What could policy makers have done in the late 1960s as rates of profit began to decline? They could have “cashed in” on the tremendous efficiencies produced by labour in the 1950s and 1960s, pulling labour from the labour market, but maintaining sufficient production of wealth to satisfy the needs and wants of the consuming public. But this would have required the de-coupling of private ownership from value. Note that asset values everywhere began to plummet in the late 1960s and early 70s. And this shows that even where property was “socially” owned, it was nevertheless pegged to labour-time-expended. This meant that as full production (and in fact overproduction) was reached, this by necessity meant a decline not only in labour value, but also in property value.

If, by contrast, property were completely removed from the equation — if it reverted to material wealth — we could safely withdraw labour from the market while retaining wealth.

This is not what happened. What happened instead was that throughout the 1960s western investors continued to believe in the Yugoslav miracle, plowing millions of dollars into the Yugoslav economy. With the slowdown in the world economy, this miracle began to evaporate. But then in 1972, Nixon pulled the Dollar from the Gold Standard, releasing another flood of cheap US dollars. Tito snapped up this “free” money.
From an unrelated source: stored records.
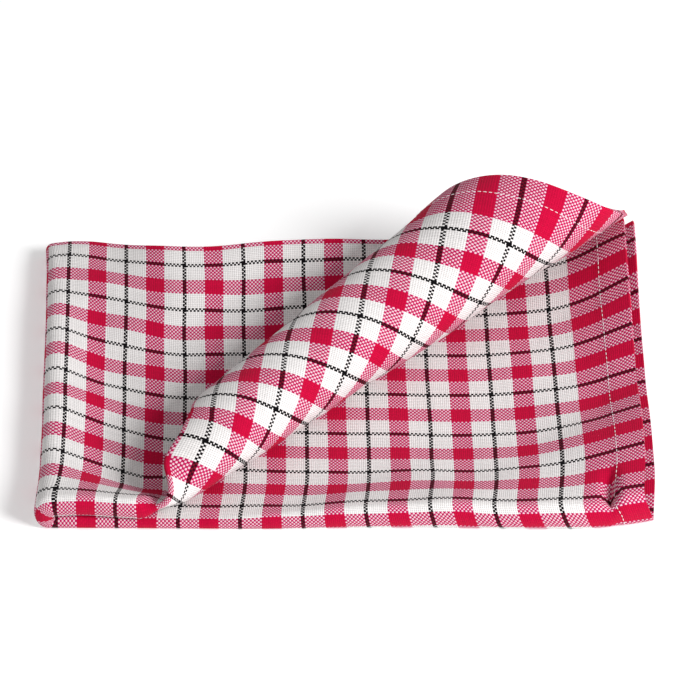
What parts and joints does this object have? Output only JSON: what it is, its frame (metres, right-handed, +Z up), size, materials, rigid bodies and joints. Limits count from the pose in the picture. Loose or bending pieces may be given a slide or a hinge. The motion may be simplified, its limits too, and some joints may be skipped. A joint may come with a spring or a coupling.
{
  "type": "tea towel",
  "caption": "Checked cotton tea towel folded in four and lying flat, with the free corner of its upper layers turned back into a soft cone-shaped roll.",
  "frame": {"origin": "middle of the towel's box, on the surface that it lies on", "axes": "+X along the folded towel from the short fold to the hems, +Y from the long fold to the selvedges, +Z up"},
  "size_m": [0.357, 0.2444, 0.0808],
  "materials": {
    "cloth": "matt woven cotton check in red, white and black"
  },
  "bodies": {
    "root": {"towel": "cloth"}
  },
  "joints": []
}
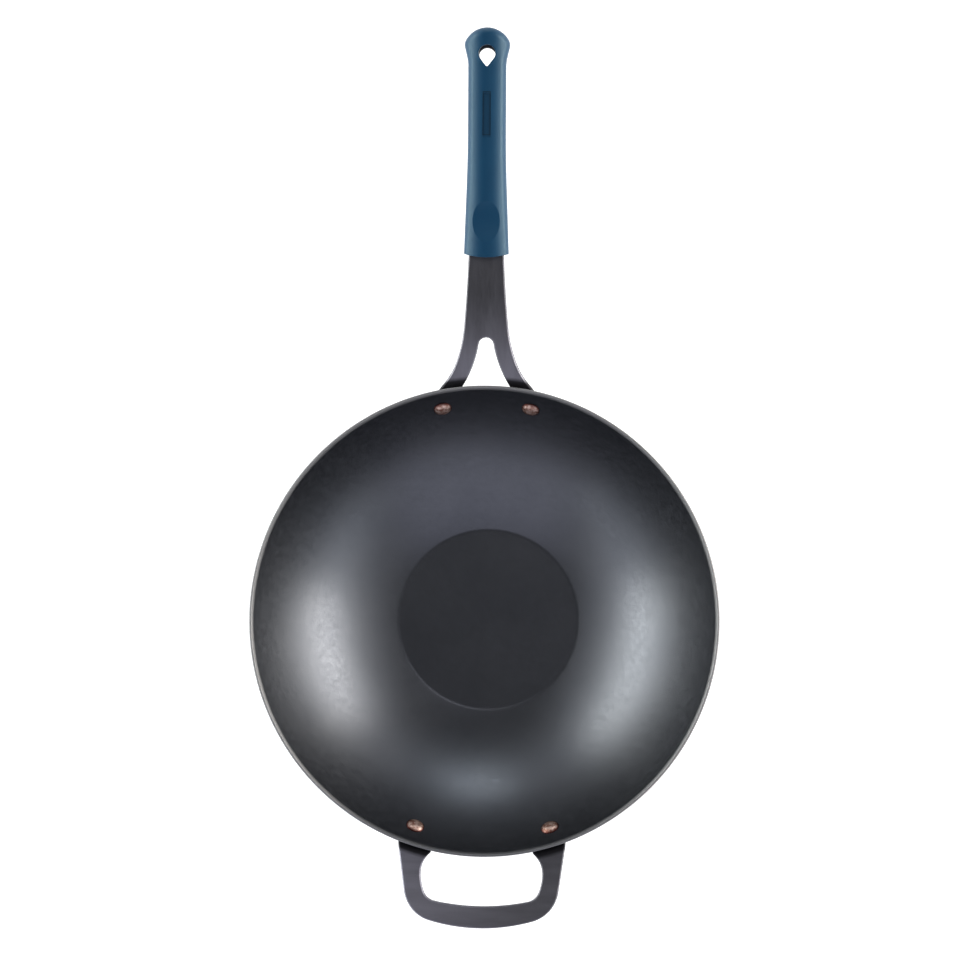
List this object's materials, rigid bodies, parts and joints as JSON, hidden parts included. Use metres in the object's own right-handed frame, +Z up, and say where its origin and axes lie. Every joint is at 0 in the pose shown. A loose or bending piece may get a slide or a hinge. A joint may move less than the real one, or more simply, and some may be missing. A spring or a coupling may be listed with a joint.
{
  "type": "wok",
  "caption": "Flat-based carbon steel wok with a forked long handle in a pull-off silicone sleeve, and a looped helper handle, both held by domed rivets.",
  "frame": {"origin": "centre of the flat base's underside", "axes": "+Z up out of the bowl, +Y along the long handle, -Y to the helper handle; the part is symmetric about X = 0"},
  "size_m": [0.3555, 0.6747, 0.143],
  "materials": {
    "carbon_steel": "dark satin, heat treated",
    "handle_steel": "dark satin",
    "silicone": "matt silicone",
    "rivet_copper": "copper coloured, lightly hammered"
  },
  "bodies": {
    "pan": {"wok_body": "carbon_steel", "long_handle": "handle_steel", "helper_handle": "handle_steel", "rivet_long_left": "rivet_copper", "rivet_long_right": "rivet_copper", "rivet_helper_left": "rivet_copper", "rivet_helper_right": "rivet_copper"},
    "sleeve": {"handle_sleeve": "silicone"}
  },
  "joints": [
    {"name": "sleeve_pull", "type": "slide", "parent": "pan", "child": "sleeve", "axis": [0, 0.9925, 0.1219], "range_m": [0, 0.18]}
  ]
}
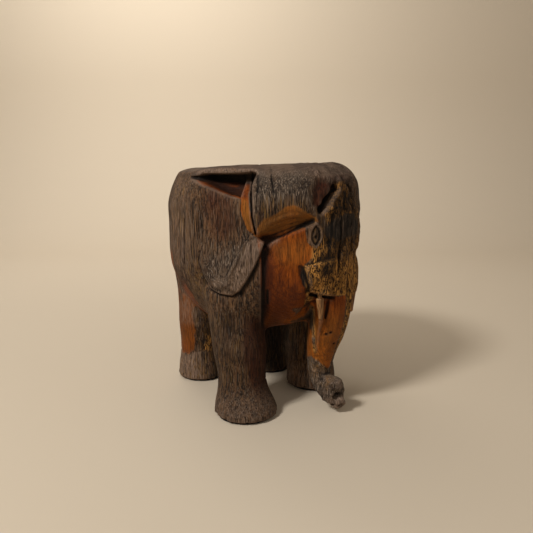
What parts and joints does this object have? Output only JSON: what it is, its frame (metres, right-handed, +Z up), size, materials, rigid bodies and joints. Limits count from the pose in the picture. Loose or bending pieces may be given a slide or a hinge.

And so, the Yugoslav economy gained a second life.

Did anyone during this period ask what would happen, as was almost certain, when the US reigned in its dollar supply? Did anyone wonder what would happen to the Yugoslav debt? I don’t know. I am eager to find out.

What is certain is that all of the efficiencies of the 1950s and 1960s were completely lost, sold as near worthless assets and junk bonds during the 1980s and 1990s. Would private ownership have prevented this mass privatization of public assets? By definition, it seems unlikely.

In any event, I will have the pleasure of continuing to explore these issues as the most recent addition to the editorial board of Tranzicija.